La cicatriz en mi brazo tiene forma de signo de interrogación. Durante años nadie la notó. Hasta que una enfermera en Potosí la reconoció y pronunció mi nombre con una voz que atravesó quince años de silencio.
Esta es la historia de Nadia, la única alumna de una escuela perdida en el altiplano boliviano. Y de cómo el destino, cuando quiere, cierra círculos que creíamos rotos para siempre.
Me destinaron como médico de la Cruz Roja Internacional a un pueblo perdido del altiplano boliviano. A más de tres mil metros de altura, el aire cortaba la garganta y el viento levantaba nubes de polvo que nunca descansaban.
La escuelita quedaba junto a la estación: un edificio de adobe con techo de lata que resonaba con cada ráfaga. El primer día me sorprendí. Solo una niña asistía a clase.
Se llamaba Nadia. Diez años, trenzas negras, ojos rasgados y un poncho de colores que contrastaba con la tierra parda del entorno. La maestra, cansada y resignada, me confesó que hacía tiempo pedía traslado a la capital. Sin embargo, allí seguía. Enseñando a una sola alumna.
Durante semanas observé a Nadia. Me conmovía su empeño, su forma de pronunciar cada palabra nueva como si descubriera el mundo. Vivía con sus padres —pastores de llamas— en una choza humilde donde el humo de la lumbre era el único lujo contra el frío.Una noche, mientras la ayudaba con las tareas a la luz de mi linterna, me dijo:
—Quiero ser médica. Para curar a los que viven lejos.
Aquel sueño, tan grande para un cuerpo tan pequeño, me desarmó.
Cuando terminé mi misión, hice lo posible para que las monjas del internado de la ciudad la acogieran. Me comprometí a pagar sus estudios hasta la universidad si era necesario. Con los años, mis obligaciones me alejaron del contacto, pero nunca del cariño.

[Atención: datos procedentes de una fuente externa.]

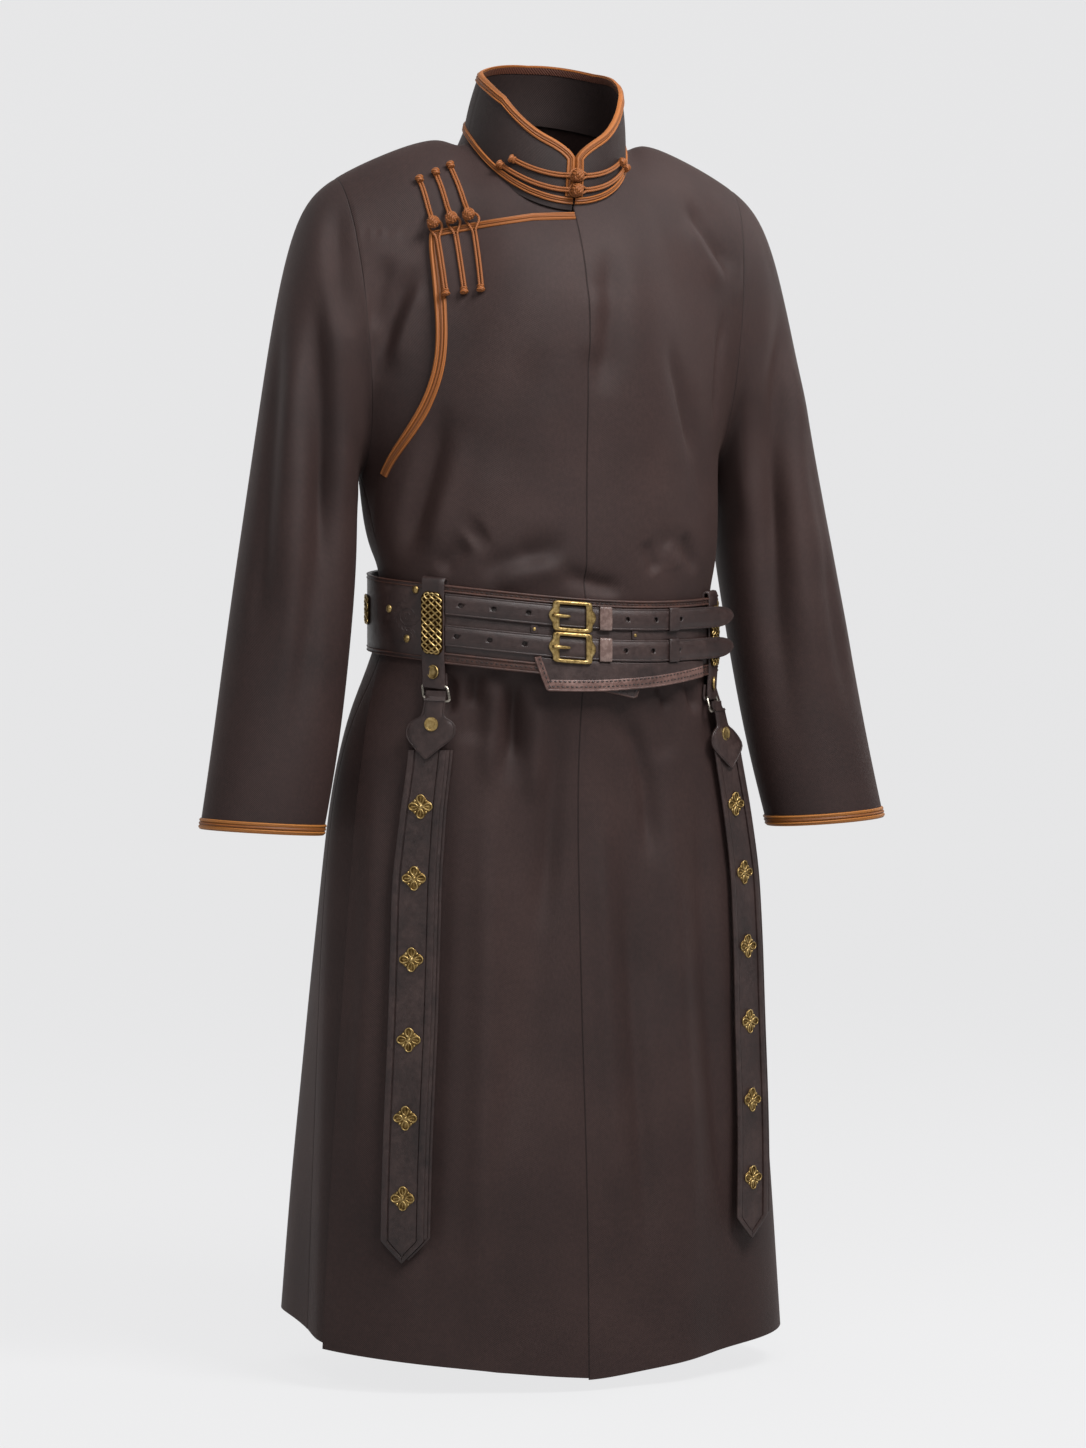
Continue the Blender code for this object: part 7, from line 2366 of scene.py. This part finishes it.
# %% Heart tabs
# from the ring's lower bar down: (drop, half width)
HEART = [(0.0000, 0.0108), (0.0060, 0.0109), (0.0120, 0.0112), (0.0150, 0.0118), (0.0172, 0.0140),
         (0.0192, 0.0182), (0.0215, 0.0213), (0.0245, 0.0236), (0.0280, 0.0248), (0.0320, 0.0249),
         (0.0360, 0.0236), (0.0400, 0.0205), (0.0440, 0.0163), (0.0480, 0.0120), (0.0515, 0.0082),
         (0.0545, 0.0048), (0.0570, 0.0018)]
TAB_STEP = 0.005        # between the rows of the tab's table, which has this many above and below the ring
TAB_ABOVE, TAB_BELOW = 2, 14
TAB_FOLD = [(-0.0060, -0.0022), (-0.0010, -0.0026), (0.0018, -0.0018), (0.0030, 0.0), (0.0024, 0.0014)]


def tab_angle(hanger, z):
    share = min(max((z - TAB_TURN[0]) / (TAB_TURN[1] - TAB_TURN[0]), 0), 1)
    return hanger.angle + (strap_angle(hanger.name, TAB_TURN[1]) - hanger.angle) * share


class TabBase:
    """The tab's middle line and its direction across: off the cloth at first, then on the strap's end."""

    def __init__(self, hanger, top, strap):
        spots = []
        for k in range(-TAB_ABOVE, TAB_BELOW):
            z = top - k * TAB_STEP
            if z < STRAP_TOP + 0.006:
                middle = strap.place(z, 0, FRONT_LIFT + STRAP_LEAF + PLY_GAP)
                spots.append((*middle, *(strap.place(z, 0.01, 0) - strap.place(z, 0, 0)).normalized()))
                continue
            middle = outermost(tab_angle(hanger, z), z, TAB_LIFT)
            spread = math.degrees(0.010 / math.hypot(middle.x, middle.y))
            left = outermost(tab_angle(hanger, z) - spread, z, TAB_LIFT)
            right = outermost(tab_angle(hanger, z) + spread, z, TAB_LIFT)
            spots.append((*middle, *(right - left).normalized()))
        table = np.array(spots)
        for _ in range(2):
            table[1:-1] = table[:-2] * 0.25 + table[1:-1] * 0.5 + table[2:] * 0.25
        self.table = table

    def place(self, drop, across, lift):
        row = drop / TAB_STEP + TAB_ABOVE
        values = [np.interp(row, range(len(self.table)), self.table[:, k]) for k in range(6)]
        side = Vector(values[3:]).normalized()
        out = side.cross(Vector((0, 0, 1))).normalized()
        curl = across * across / 0.60       # the heart bends a little round the hip
        return Vector(values[:3]) + side * across + out * (lift - curl)


def make_tab(hanger):
    base = TabBase(hanger, ring_bottom(hanger), strap_bases[hanger.name])
    build = Build()
    stations = [(drop, -half, half) for drop, half in HEART]
    leaf(build, stations, base.place, TAB_WALL, CREASED_EDGE, 5)
    bent_strip(build, [(-h, lift + 0.0014) for h, lift in TAB_FOLD[::-1]], 0.0107, TAB_WALL,
               lambda height, across, lift: base.place(-height - 0.0030, across, lift))
    return build.make(f"tab_{hanger.name}_leather", bridle), base


tab_bases = {}
for hanger in HANGERS:
    tab, tab_bases[hanger.name] = make_tab(hanger)
    finish_piece(tab, "leather", f"tab_{hanger.name}")
print("hearts:", round(max(half for _, half in HEART) * 2000, 1), "mm wide")

# %% [markdown]
# ## Rosettes, rivets and tooling
#
# Twelve cast rosettes are set down the straps: four dished petals with raised rims, a bead between each
# pair, and a ringed boss. Large flat rivets hold the folds at the rings and small domed ones are set
# in the belt beside the plaques. Beside the right plaque a scroll is tooled into the leather.

# %% Rosettes and rivets
ROSETTE_HALF = 0.0121
# the plate's levels: (height, share of the outline)
PLATE = [(0.0, 0.10), (0.0, 0.96), (0.0006, 1.0), (0.0011, 0.95), (0.0013, 0.70), (0.0016, 0.10)]
# turned forms: (height, radius)
BEAD = [(0.0, 0.0014), (0.0006, 0.0013), (0.0011, 0.0009), (0.0013, 0.0003)]
BOSS = [(0.0, 0.0027), (0.0008, 0.0026), (0.0010, 0.0021), (0.0007, 0.0017), (0.0011, 0.0014),
        (0.0016, 0.0009), (0.0018, 0.0002)]
FLAT_RIVET = [(-0.0004, 0.0068), (0.0006, 0.0070), (0.0012, 0.0067), (0.0013, 0.0060), (0.0009, 0.0055),
              (0.0009, 0.0030), (0.0010, 0.0003)]
DOME_RIVET = [(-0.0004, 0.0039), (0.0005, 0.0040), (0.0013, 0.0035), (0.0021, 0.0022), (0.0025, 0.0003)]
SMALL_RIVET = [(-0.0004, 0.0018), (0.0004, 0.0018), (0.0009, 0.0012), (0.0011, 0.0002)]
STUD_HEIGHTS = {
    "right": (-0.659, -0.729, -0.808, -0.886, -0.962, -1.040),
    "left": (-0.663, -0.732, -0.806, -0.881, -0.959, -1.036),
}


def petal_line(turn, inner, outer, half, count=20):
    """A petal's outline: narrow at the boss and broad and blunt at its end."""
    line = []
    for t in round_turns(count):
        reach = (outer + inner) / 2 - (outer - inner) / 2 * math.cos(t)
        side = half * math.sin(t) * (0.62 + 0.38 * (reach - inner) / (outer - inner))
        line.append(Vector((reach * math.cos(turn) - side * math.sin(turn),
                            reach * math.sin(turn) + side * math.cos(turn), 0)))
    return line


def make_rosette():
    """The rosette's plate and, apart from it, its relief, which is rubbed brighter."""
    plate, build = Build(), Build()
    outline = [(t, ROSETTE_HALF * (0.70 + 0.25 * abs(math.cos(2 * t)) ** 1.2)) for t in round_turns(64)]
    rings = []
    for lift, share in PLATE:
        rings.append([Vector((r * share * math.cos(t), r * share * math.sin(t), lift)) for t, r in outline])
    plate.loft(rings)
    for k in range(4):
        turn = math.pi / 2 * k
        rim = petal_line(turn, 0.0028, 0.0114, 0.0040)
        build.cord([p + Vector((0, 0, 0.0015)) for p in rim], 0.00072, loop=True, sides=8)
        vein = [Vector((r * math.cos(turn), r * math.sin(turn), 0.0014)) for r in (0.0030, 0.0060, 0.0092)]
        build.cord(vein, [0.0006, 0.0005, 0.0003], sides=6)
        corner = turn + math.pi / 4
        bead = Vector((0.0079 * math.cos(corner), 0.0079 * math.sin(corner), 0.0008))
        build.turned(bead, (0, 0, 1), BEAD, sides=12)
    build.turned((0, 0, 0.0012), (0, 0, 1), BOSS, sides=24)
    return plate.make("rosette_plate", brown_brass), build.make("rosette_relief", brass)


def make_rivet(name, profile, sides):
    return Build().turned((0, 0, 0), (0, 0, 1), profile, sides=sides).make(name, brass)


def set_fittings(name, fitting, spots, ways, metal=brass):
    return grown(name, fitting_tree, spots, ways, False, Fitting=fitting, Material=metal)


rosette_plate, rosette_relief = make_rosette()
flat_rivet = make_rivet("flat_rivet", FLAT_RIVET, 32)
dome_rivet = make_rivet("dome_rivet", DOME_RIVET, 20)
small_rivet = make_rivet("small_rivet", SMALL_RIVET, 14)
for side, base in strap_bases.items():
    for number, z in enumerate(STUD_HEIGHTS[side], 1):
        spot = base.place(z, 0, FRONT_LIFT + STRAP_LEAF * 0.5)
        way = (base.place(z, 0, 0.02) - spot).normalized()
        name = f"rosette_{side}_{number}"
        parts = [set_fittings(name + "_plate", rosette_plate, [spot], [way], brown_brass),
                 set_fittings(name + "_relief", rosette_relief, [spot], [way])]
        finish_piece(joined_object(name, parts), "brass", f"stud_{side}_{number}")
print("rosette:", len(rosette_plate.data.polygons) + len(rosette_relief.data.polygons), "faces")

# %% Rivets on the belt and tabs
BELT_RIVETS = [(-65.3, 0.0305), (-75.8, 0.0085), (-68.6, -0.0185)]      # (angle, height)
LOOP_RIVET = -0.0475
TAB_RIVET_DROP = 0.0235


def rivet_spots(hanger):
    """One flat rivet through the hanger's loop and one through its heart tab: (place, way out)."""
    base = tab_bases[hanger.name]
    tab_spot = base.place(TAB_RIVET_DROP, 0.0, TAB_WALL)
    tab_way = (base.place(TAB_RIVET_DROP, 0.0, 0.02) - tab_spot).normalized()
    return [(band.on(hanger.angle, LOOP_RIVET, HANGER_WALL), band.way(hanger.angle)), (tab_spot, tab_way)]


flat_spots = [pair for hanger in HANGERS for pair in rivet_spots(hanger)]
finish_piece(set_fittings("flat_rivets", flat_rivet, *zip(*flat_spots)), "brass")
domes = []
for hanger in HANGERS:
    for angle, height in BELT_RIVETS:
        turn = angle if hanger.side < 0 else hanger.angle + (HANGERS[0].angle - angle)
        domes.append((band.on(turn, height, 0.0), band.way(turn, height)))
finish_piece(set_fittings("dome_rivets", dome_rivet, *zip(*domes)), "brass")


def make_small_tab(middle):
    """A small tab of leather between the two billets, held by one rivet."""
    build = Build()
    stations = [(h, -0.0032, 0.0032) for h in np.linspace(0.0006, 0.0089, 5)]
    leaf(build, stations, lambda h, x, lift: band.on(middle + math.degrees(x / BELT_RADIUS), h, lift),
         0.0016, PLAIN_EDGE, 1)
    return build.make(f"small_tab_{int(middle)}", bridle)


tabs = [make_small_tab(billet.tab) for billet in BILLETS]
finish_piece(joined_object("small_tabs", tabs), "leather")
small_spots = [(band.on(billet.tab, 0.0047, 0.0016), band.way(billet.tab)) for billet in BILLETS]
finish_piece(set_fittings("small_rivets", small_rivet, *zip(*small_spots)), "brass")
for fitting in (rosette_plate, rosette_relief, flat_rivet, dome_rivet, small_rivet):
    bpy.data.objects.remove(fitting)
print(len(flat_spots), "flat rivets and", len(domes), "domed ones")

# %% Tooling on the belt
SCROLL_ANGLE = -68.0
SCROLL_HEIGHT = 0.0040


def on_scroll(x, y, lift):
    return band.on(SCROLL_ANGLE + math.degrees(x / BELT_SIDE_RADIUS), SCROLL_HEIGHT + y, lift)


def make_scroll():
    """A tooled scroll: a spiral in low relief and short strokes that fan out from it."""
    build = Build()
    for turn_way, scale, shift in ((1, 1.0, 0.0), (-1, 0.7, -0.0190)):
        spiral = []
        for k in range(60):
            turn = k / 59 * 4.2 * math.pi * turn_way
            reach = scale * (0.0012 + 0.0105 * k / 59)
            spiral.append(on_scroll(reach * math.cos(turn), shift + reach * math.sin(turn), -0.0001))
        build.cord(spiral, [0.00045] * 56 + [0.0004, 0.0003, 0.0002, 0.0001], sides=6)
    for k in range(11):
        turn = math.radians(100 + 17 * k)
        a, b = 0.0128, 0.0172 - 0.0002 * k
        stroke = [on_scroll(r * math.cos(turn + 0.12 * n), r * math.sin(turn + 0.12 * n), -0.0001)
                  for n, r in enumerate((a, (a + b) / 2, b))]
        build.cord(stroke, [0.0002, 0.0004, 0.0002], sides=6)
    return build.make("tooled_scroll", bridle)


finish_piece(make_scroll(), "leather")
print("tooling done")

Recibía informes: excelente alumna, estudia enfermería, se ha graduado, trabaja en un hospital. Luego supe que tenía novio. Y después, nada.
Silencio.
Quince años más tarde, el destino me devolvió a Bolivia. Esta vez como Director de Recursos Médicos del Altiplano. En una inspección a casi cuatro mil metros de altura sufrí una crisis respiratoria. Me ingresaron en el hospital de Potosí.
Entre las enfermeras hubo una que me miraba diferente. Me hablaba con suavidad, se reía de mis bromas. Cuando yo creía que su amabilidad era solo profesional, me dijo:
—Usted no me recuerda, ¿verdad?
—Me temo que no.
—Siempre me llamó la atención su cicatriz en el brazo. La que parece un signo de interrogación.
Entonces la reconocí, antes incluso de oír su nombre.
—¿Nadia…?
Ella asintió. Las lágrimas le brillaban en los ojos.
Había crecido. Tenía la misma mirada, pero ahora con un fondo de tristeza. Me contó su historia: el marido la golpeó, la dejó por otra. Tuvo que empezar de nuevo. Sola.
Yo también arrastraba mis ruinas. Un matrimonio roto, demasiadas ausencias, demasiados hospitales. Tal vez por eso nos entendimos sin palabras.
Durante mi convalecencia, Nadia y yo caminábamos al atardecer por el patio del hospital. Ella me enseñaba las constelaciones que se veían más nítidas que en ningún otro lugar del mundo. Decía que el aire frío ayudaba a recordar.
Cuando terminó mi estancia, la invité a venir conmigo a La Paz. A dirigir un programa sanitario. Dudó un instante. Luego sonrió.
—¿Y si esta vez cuido yo de usted, doctor?
Desde entonces, cada año volvemos al pequeño pueblo donde todo comenzó. En la vieja escuelita, hoy convertida en puesto médico, los niños aprenden a leer y a soñar con ser doctores. Nadia se encarga de ellos.
A veces la observo cuando se inclina sobre un cuaderno y sonríe a una niña de trenzas oscuras. Y siento que el tiempo, con todas sus heridas, al fin ha cerrado el círculo.
Porque la vida, como el altiplano al amanecer, puede parecer árida.
Hasta que alguien, con un solo gesto, le devuelve el color.